Sıkıysa tepki göstersinler!.. "Kandil'e kafa tutmak" hadlerine mi düşmüş?..
Gel de, Yalçın Akdoğan'a hak verme... Gel de, tesbitlerine katılma!..
İşte bir defa daha ortaya çıktı ki, Kandil'de PKK konuşuyor, Ankara'da BDP "playback" yapıyor!..
Var mı itirazı olan?..
Eyüp Kaymakamı'ndan cevap
18 Ocak tarihli yazımda; Eyüp'te "İSKİ'nin yol açtığı çökme"den dolayı perişan olan "54 aile"den bahsetmiş, Eyüp Kaymakamı Osman Kaymak'ın, olaya "duyarsız" davrandığını, site sakinlerine bir "geçmiş olsun" bile demediğini yazmıştım.
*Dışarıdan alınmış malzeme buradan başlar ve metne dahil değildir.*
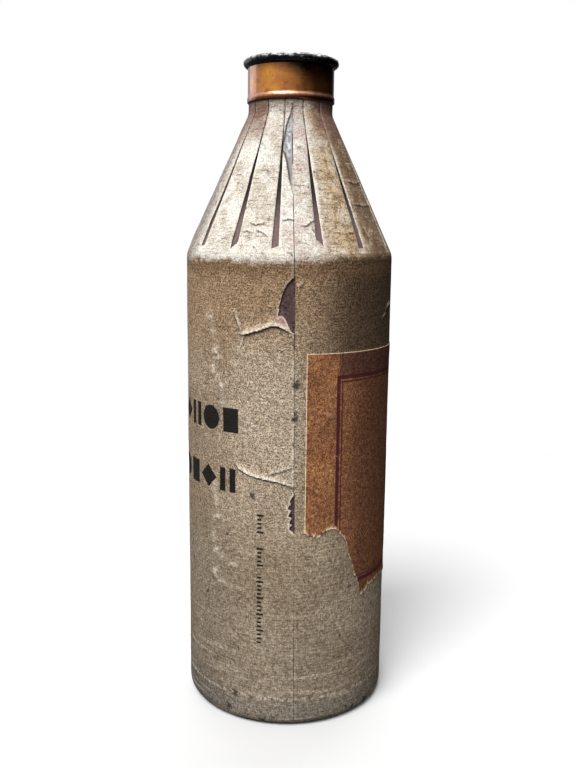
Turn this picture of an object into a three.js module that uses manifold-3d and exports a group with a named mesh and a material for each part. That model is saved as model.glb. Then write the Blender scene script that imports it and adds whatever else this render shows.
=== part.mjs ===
// One-litre oil bottle made of wound board and paper, with a clinched sheet-metal neck and a press-in lid.
// Millimetres, +Z up, origin at the centre of the base. Azimuth 0 faces -Y and grows towards +X.
import * as THREE from "three";
import { mergeVertices } from "three/addons/utils/BufferGeometryUtils.js";
import Module from "manifold-3d";

// Driving dimensions of the outside.
const bodyRadius = 42;
const shoulderHeight = 187.9; // where the side and the cone would meet in a sharp corner
const neckRadius = 16.8; // outside of the paper where it enters the collar
const neckHeight = 242.4; // where the cone and the neck would meet in a sharp corner
const totalHeight = 264;
const baseRounding = 4.2;
const shoulderRounding = 8;
const neckRounding = 6;

// Sheet and board thicknesses. The layers nest, with this gap between them.
const layerGap = 0.1;
const paperThickness = 0.6;
const boardThickness = 1.2;
const linerThickness = 0.3;
const tinThickness = 0.3;

const segments = 40; // facets round every turned piece, all in line with each other
const degrees = Math.PI / 180;

// ---- Profiles: lists of Vector2, x is the radius and y is the height ----

const at = (radius, height, rounding = 0) => ({ point: new THREE.Vector2(radius, height), rounding });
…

Sayın Osman Kaymak arayıp; "Vatandaşlarla görüşemezdim çünkü ben o tarihte Azerbaycan'daydım... Gelir gelmez de olay mahalline gittim, vatandaşlar ve ilgililerle görüştüm" dedi.
Kaymakam Bey haklı... Kendisinin; "Sayın Başbakan'ın tarif ettiği vasıflarda bir kaymakam olmaya gayret ettiğine" ben de inandım... Ancak, sayın Kaymakam; bir yere giderken, "yerine bıraktığı insanlar"ın vatandaşlara nasıl davrandığını bir araştırırsa, sanırım kendisine iyilik eder... Çünkü vatandaş; "Kaymakam"dan değil, "Kaymakamlık çalışanlarının ilgisizliği"nden şikâyetçi...
Yine de, Kaymakam Bey'e, "hassasiyeti" için teşekkür ediyorum... Bu arada, verdiği güzel haberi de, "mağdur 54 aile"ye iletmek istiyorum... Kaymakam Bey diyor ki; "Sözkonusu çökme olayından sonra İSKİ ve yetkililerle görüşüp, dışarıda kalan vatandaşların başka evlere yerleştirilmesi, kiralarının da ödenmesi konusunda mutabakata varılmıştır."
Bu haber, "şimdilik" güzel... Ama insanlar, "kalıcı çözüm" istiyor... Evler "yıkılacak"sa yıkılsın, "güçlendirilecek"se güçlendirilsin!.. Ama, bir "karar" verilsin...
Kaymakam Bey'den, bu konuda da "duyarlılık" bekliyorum.